One of these unhappy questioners was Professor Henry Sidgwick, of Trinity College, Cambridge. Doubt tormented him like a nagging tooth all his life. In 1869, at the age of 31, he even felt obliged to resign his fellowship at Trinity because he could no longer subscribe to the Thirty-Nine Articles of the Church of England. His fellow dons sympathised, and, the moment the religious tests were dropped, reappointed him. He went on to write a celebrated book on ethics that ended with the statement that all man’s attempts to find a rational basis for human behaviour are foredoomed to failure.
Sidgwick’s pupils regarded him as a kind of Socrates. There were many brilliant young men among them, including Arthur Balfour, a future Prime Minister, Edmund Gurney, heir to a Quaker fortune, and Frederick Myers, the son of a clergyman. Myers, another Fellow of Trinity, also felt obliged to resign because of Doubts.
One evening in December 1869, Myers paid his old master a visit, and they went for a walk under the stars. It was the year in which Sidgwick had resigned his fellowship, and inevitably, the subject of religion came up.
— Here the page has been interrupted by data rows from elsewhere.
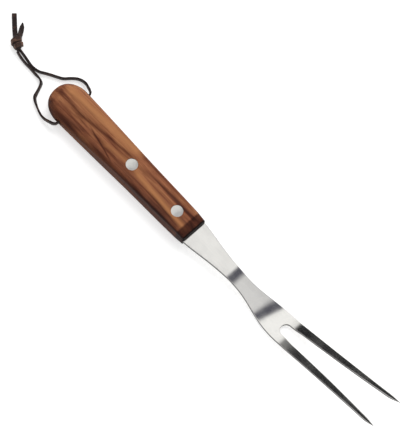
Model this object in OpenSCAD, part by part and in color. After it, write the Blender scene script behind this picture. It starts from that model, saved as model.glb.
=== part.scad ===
// Carving fork: a cranked steel fork with two tines, a part tang riveted in a hardwood handle,
// and a flat leather lace knotted into a hanging loop through the butt.
// It lies on its back along X, butt towards -X and tines towards +X, with Z = 0 at what it lies on.

/* [Overall] */
// Length from the butt to the points of the tines
fork_l = 305; // [285:1:340]

/* [Handle] */
// Length of the wooden handle
handle_l = 130.7; // [122:0.1:150]
// Thickness of the handle
handle_t = 14; // [12:0.5:17]
// Width of the handle behind its round butt
butt_w = 29.2; // [26:0.1:34]
// Width of the handle at its front end
front_w = 20.2; // [18:0.1:24]
// How far each edge is drawn in halfway along the taper
waist_in = 0.25; // [0:0.05:1]
// Length of the round butt
butt_l = 15; // [12:0.5:20]
// Radius of the long edges near the front
edge_r = 2.6; // [1.5:0.1:4]
// Length of the slope at the front end
nose_l = 6.5; // [4:0.1:9]
// Thickness left at the front end, under the slope
nose_t = 4.4; // [3.6:0.1:8]

/* [Blade] */
// Thickness of the steel
blade_t = 2.2; // [1.8:0.1:3]
// Width at the shoulders that meet the handle
shoulder_w = 20; // [17:0.1:24]
// Width at the narrowest place of the neck
neck_w = 11.1; // [9:0.1:14]
// Place of the narrowest part, from the handle's front end
neck_x = 44.3; // [36:0.1:52]
// Width of the head, before the tines part
head_w = 21.7; // [19:0.1:26]
// Place of the widest part of the head, from the handle's front end
head_x = 87.3; // [80:0.1:92]
// Radius of the broken edges of the steel
break_r = 0.45; // [0.2:0.05:0.8]

/* [Tines] */
// Place of the root of the gap, from the handle's front end
gap_x = 84.3; // [78:0.1:86]
// Radius of the root of the gap
gap_r = 4.2; // [3:0.1:5]
// Length of a tine that tapers evenly, from its point back
tine_l = 77; // [70:0.5:78]
// Width of a tine where its even taper starts
tine_w = 5.9; // [4.5:0.1:7]
// Width that the even taper reaches at the point
tine_end_w = 3.4; // [2.8:0.1:4.5]
// Middle to middle distance of the tines where the taper starts
tine_root_pitch = 15.4; // [13:0.1:17]
// Middle to middle distance of the points
tine_tip_pitch = 23; // [20:0.1:28]
// Length of the ground point
point_l = 12; // [8:0.5:18]
// Width and thickness of the very tip
tip_d = 0.5; // [0.3:0.1:1]

/* [Crank of the neck] */
// Place of the first bend, down towards the back, from the handle's front end
bend_1_x = 39.8; // [34:0.1:44]
// Place of the second bend, up again
bend_2_x = 69.3; // [62:0.1:74]
// Place of the third bend, at the root of the tines
bend_3_x = 91; // [84:0.1:96]
// Angle of the head to the handle
head_angle = 7.5; // [5:0.5:10]
// Angle of the tines where they leave the head
tine_angle = 20.5; // [15:0.5:25]
// How much flatter the tines are at their points
tine_ease = 3; // [0:0.5:5]

/* [Tang and rivets] */
// Length of the tang in the handle
tang_l = 76; // [70:1:90]
// Width of the tang
tang_w = 14; // [11:0.5:15]
// Thickness of the tang
tang_t = 2; // [1.6:0.1:2.2]
// Distance of the rear rivet from the handle's front end
rear_rivet_in = 59.7; // [50:0.1:64]
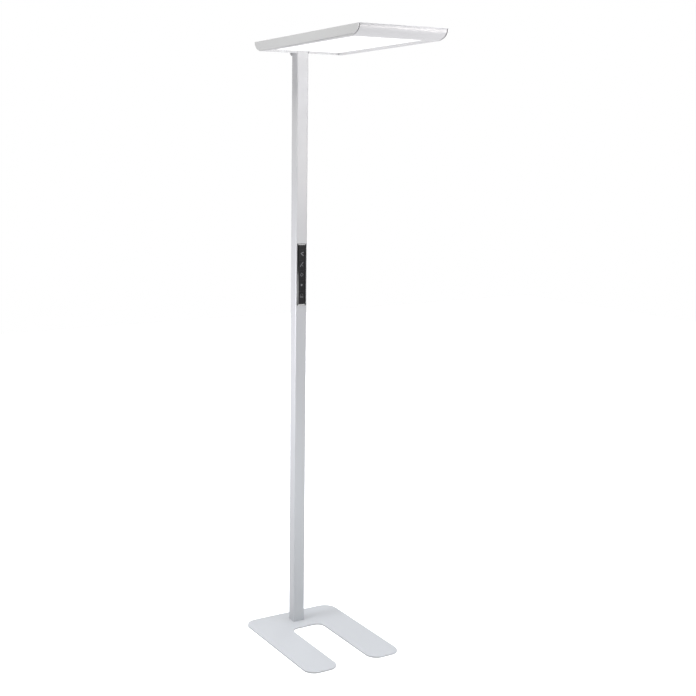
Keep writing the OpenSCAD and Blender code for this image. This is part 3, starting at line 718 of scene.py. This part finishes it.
dress("top_plug", upright_mill)
for node in ("head_bracket", "head_bolts", "bracket_screws"):
    dress(node, zinc)

# ---------------------------------------------------------------- head rails
# The front and the back of the head: two aluminium extrusions with a quarter-ellipse
# outside, a flange for the top cover, and a lip and seat for the diffuser underneath.

front_low, front_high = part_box("front_rail")
plates_low, plates_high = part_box("end_plate_left")
head_front, head_rear = plates_low.y, plates_high.y
head_bottom, head_top = plates_low.z, plates_high.z
head_mid_y = (head_front + head_rear) / 2
head_h = head_top - head_bottom
nose_l = 0.046
rail_wall = 0.002
cover_flange_w = 0.014
recess = 0.007
nose_steps = 24
nearly_all = 0.9999         # the nose's bevel stops just short of the block's far edges
sliver = 0.00002            # what that leaves over is merged away
rail_edge_r = 0.0003
pole_gap = 0.0001           # beside and behind the pole, where it enters the back rail
pole_front_gap = 0.0002
pole_top_gap = 0.00001
head_coat = powder_coat("silver_coat_head", silver, 0.2, 0.42)


def add_nose(name, x0, x1, inset, low, high, run_on=0.0):
    """A closed bar along X with the head's quarter-ellipse nose at its front.

    It starts as a bar of square section, whose lower front edge is bevelled to a quarter
    circle, and is then stretched until the quarter circle is the nose, drawn in by inset.
    It is cut off at the heights low and high, and its back runs on past the nose."""
    radius = head_h - inset
    nose_end = head_front + nose_l
    bar = add_block(name, (x0, nose_end - radius, head_bottom + inset), (x1, nose_end, head_top))
    pick(bar, "EDGE", lambda edge: near(middle(edge).y, nose_end - radius)
         and near(middle(edge).z, head_bottom + inset))
    bpy.ops.mesh.bevel(offset=radius * nearly_all, segments=nose_steps, profile=0.5)
    bpy.ops.mesh.select_all(action="SELECT")
    bpy.ops.mesh.remove_doubles(threshold=sliver)
    bpy.ops.transform.resize(value=(1, (nose_l - inset) / radius, 1), center_override=(0, nose_end, 0))
    if run_on:
        pick(bar, "VERT", lambda corner: near(corner.co.y, nose_end))
        bpy.ops.transform.translate(value=(0, run_on, 0))
    for height, upper in ((low, False), (high, True)):
        if head_bottom + inset < height < head_top:
            bpy.ops.mesh.select_all(action="SELECT")
            bpy.ops.mesh.bisect(
                plane_co=(0, 0, height), plane_no=(0, 0, 1), use_fill=True,
                clear_outer=upper, clear_inner=not upper)
    bpy.ops.object.mode_set(mode="OBJECT")
    return bar


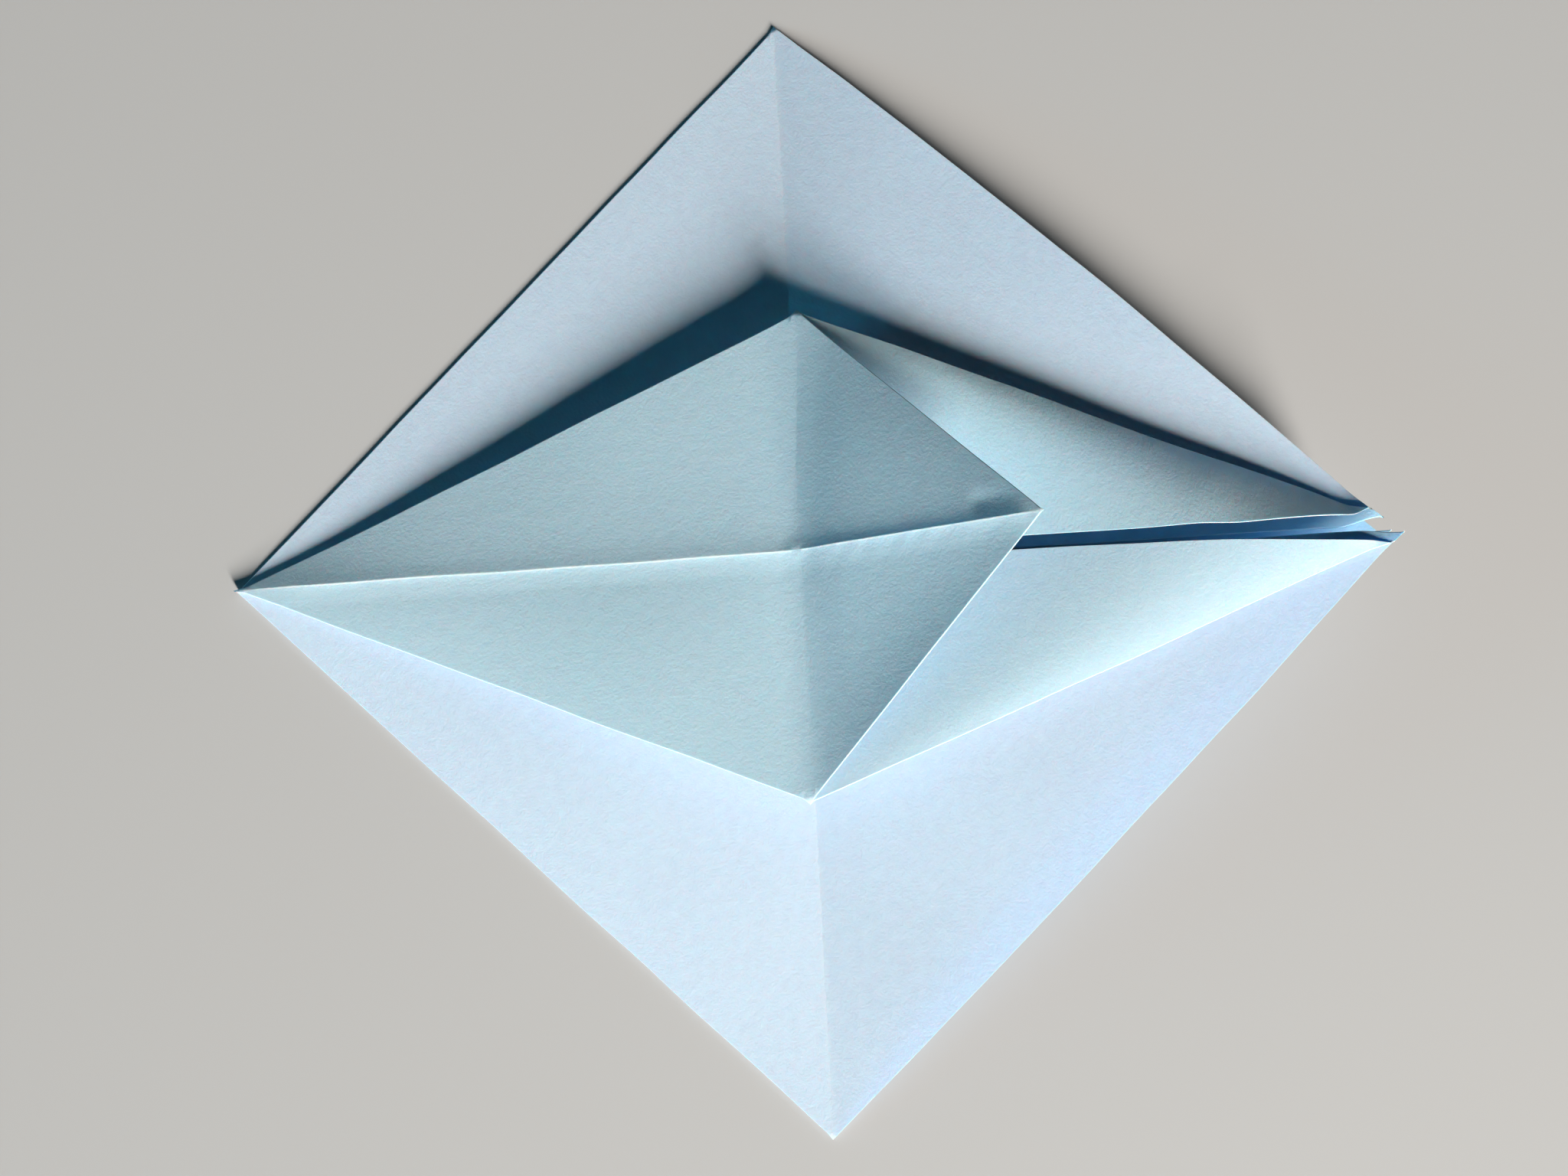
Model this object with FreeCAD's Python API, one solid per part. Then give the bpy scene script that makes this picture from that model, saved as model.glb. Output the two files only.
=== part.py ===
import FreeCAD, Part
import math, os
from FreeCAD import Vector

# A bellflower at its petal-fold step: one square of paper folded to a square base, with one flap
# squashed, petal-folded and turned back down. The closed corner points to -X and the loose
# corners to +X. The back layer lies on the table, z = 0, below the middle of the square.

# ---------------------------------------------------------------- driving dimensions, mm
paper_side = 150.0          # the flat square
paper_thick = 0.15
layer_pitch = 0.26          # between the middles of two layers in a closed fold
crease_half = 0.35          # half the width that a soft crease takes
slight_half = 0.08          # and that the slight bend to a sprung edge takes
fold_flats = 4              # flats round each fold
pinch = 0.15                # share of the thickness left at the points where closed folds meet

# Heights above the table, mm. The closed edges lie low, and the folds spring open between them.
upper_flap_lift = 1.8       # upper side flap, at the middle of its inner fold
upper_corner_lift = 7.3     # upper side flap, at its loose corner
lower_flap_lift = 4.7
lower_corner_lift = 10.1
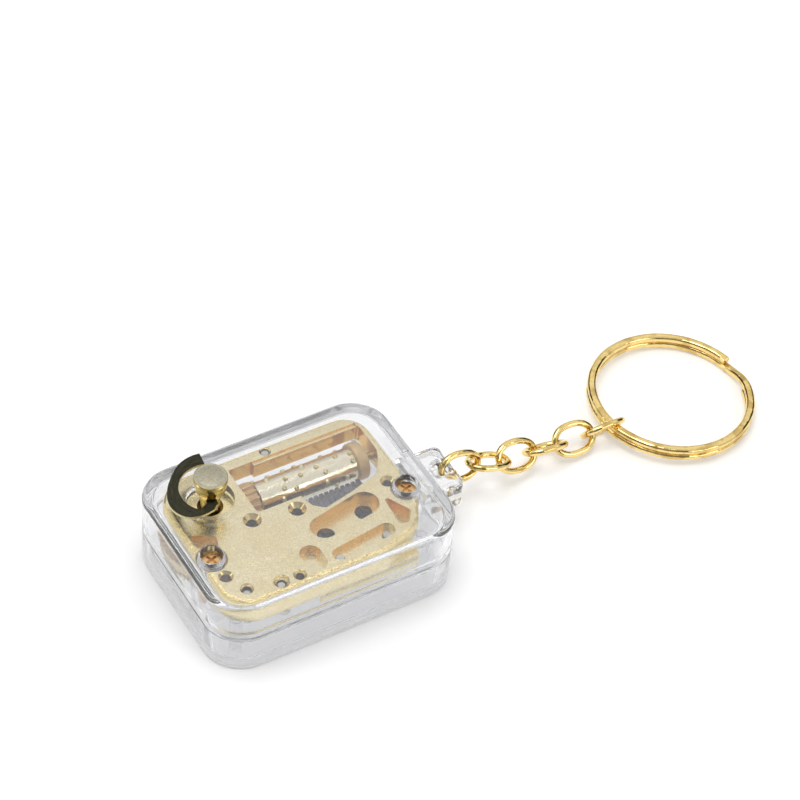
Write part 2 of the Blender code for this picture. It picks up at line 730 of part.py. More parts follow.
def make_barrel(brass, steel, plastic):
    gear = spur_gear(
        "barrel_gear",
        BARREL_GEAR_TEETH,
        SPUR_MODULE,
        BARREL_GEAR_LOW,
        BARREL_GEAR_HIGH,
        FIRST_ANGLE,
        brass,
    )
    cut(gear, rod("barrel_gear_bore", 1.2, 1, 4, segments=16))
    place(gear, WINDING_X, WINDING_Y, 0)
    gear.modifiers[0].object.location = gear.location

    wall, top = BARREL_RADIUS - 0.5, 5.3
    profile = [
        (1.5, top),
        (BARREL_RADIUS, top),
        (BARREL_RADIUS, BARREL_GEAR_HIGH + GAP),
        (wall, BARREL_GEAR_HIGH + GAP),
        (wall, top - 0.4),
        (1.5, top - 0.4),
    ]
    place(turned("spring_barrel", profile, brass, 28), WINDING_X, WINDING_Y, 0)
    make_crown_gear(plastic)
    make_mainspring(steel)


def make_crown_gear(plastic):
    """A ring whose teeth stand up from its face and turn the drum's gear."""
    inner, outer = 5.75, 6.9
    base, root = 5.55, 5.8
    shape = bmesh.new()
    rows = []
    step = 360 / CROWN_TEETH
    for tooth in range(CROWN_TEETH):
        middle = tooth * step
        for offset, height in ((-0.25, root), (-0.13, CROWN_TOP), (0.13, CROWN_TOP), (0.25, root)):
            angle = middle + offset * step
            corners = [(inner, base), (outer, base), (outer, height), (inner, height)]
            rows.append([shape.verts.new((*on_circle(0, 0, r, angle), z)) for r, z in corners])
    for here, there in zip(rows, rows[1:] + rows[:1]):
        for k in range(4):
            shape.faces.new((here[k], here[(k + 1) % 4], there[(k + 1) % 4], there[k]))
    place(make_object("crown_gear", shape, plastic), WINDING_X, WINDING_Y, 0)


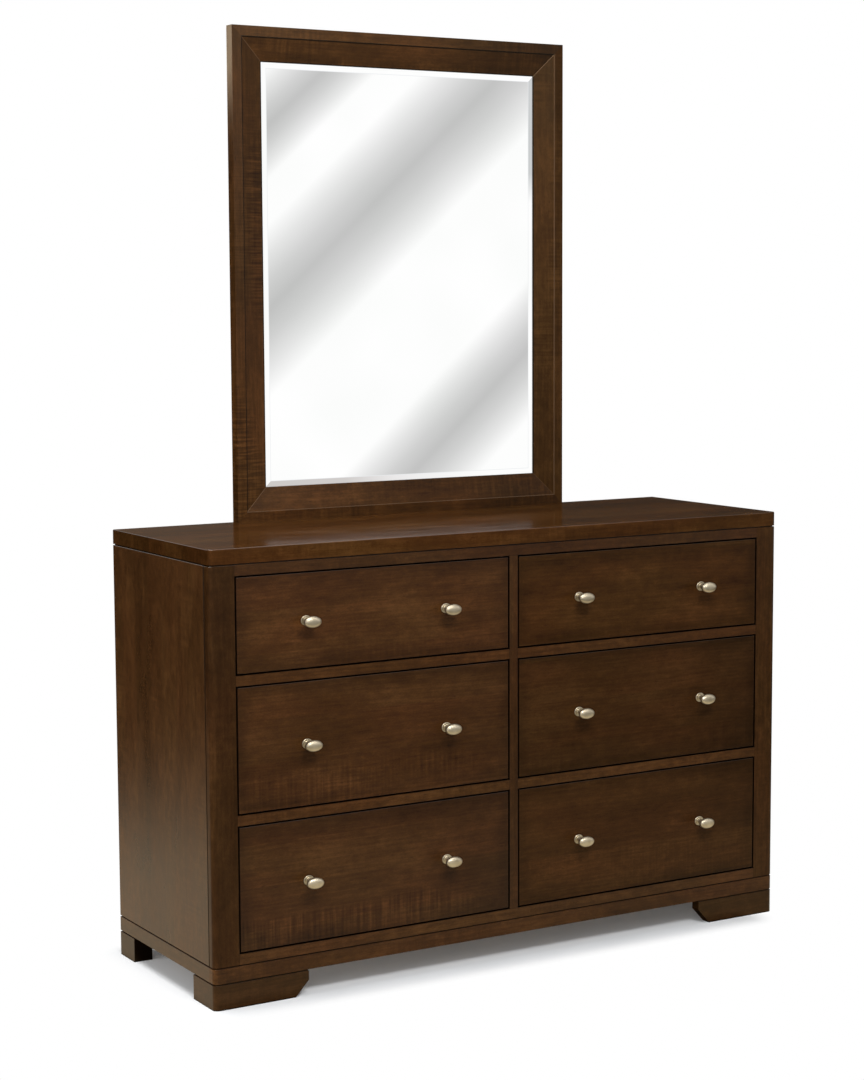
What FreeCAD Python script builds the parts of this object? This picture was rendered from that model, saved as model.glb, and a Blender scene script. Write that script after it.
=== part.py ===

Although neither of them could still call themselves Christians, neither of them could accept that the universe is a great machine and that human beings have been created by pure chance. It was Myers who asked, with a certain desperation, whether, since philosophy had failed to solve the riddle of the universe, there might be just a chance that the answer lay in the evidence for ghosts and spirits. Neither of them felt much optimism, but Sidgwick went on brooding about the idea—particularly when, in the following year, Crookes announced that he intended to investigate Daniel Dunglas Home. The attacks on Crookes outraged their sense of fair play, and in 1873 they formed a loose association for the investigation of spiritualism and the paranormal. Myers became a school inspector, which left him time to attend seances. But at first he found it discouraging work; he began to wonder whether there was something about him that made the spirits stay away. Then he had an experience that convinced him. He attended a seance with a medium named Charles Williams—at one of whose seances Mrs Guppy had landed on the table—and a hand materialised in the air. Myers held it in his own, and felt it grow smaller and smaller until it faded away, leaving nothing behind. That could not be trickery. Myers now began seeking actively for more evidence. Together with Edmund Gurney, Arthur Balfour, Sidgwick and Lord Rayleigh—the scientist who discovered the element argon—Myers became a dedicated ‘psychical researcher’. They were joined by a remarkable clergyman, Stainton Moses, who was also an automatic-writing medium. His obvious genuineness reinforced Myers’s conviction.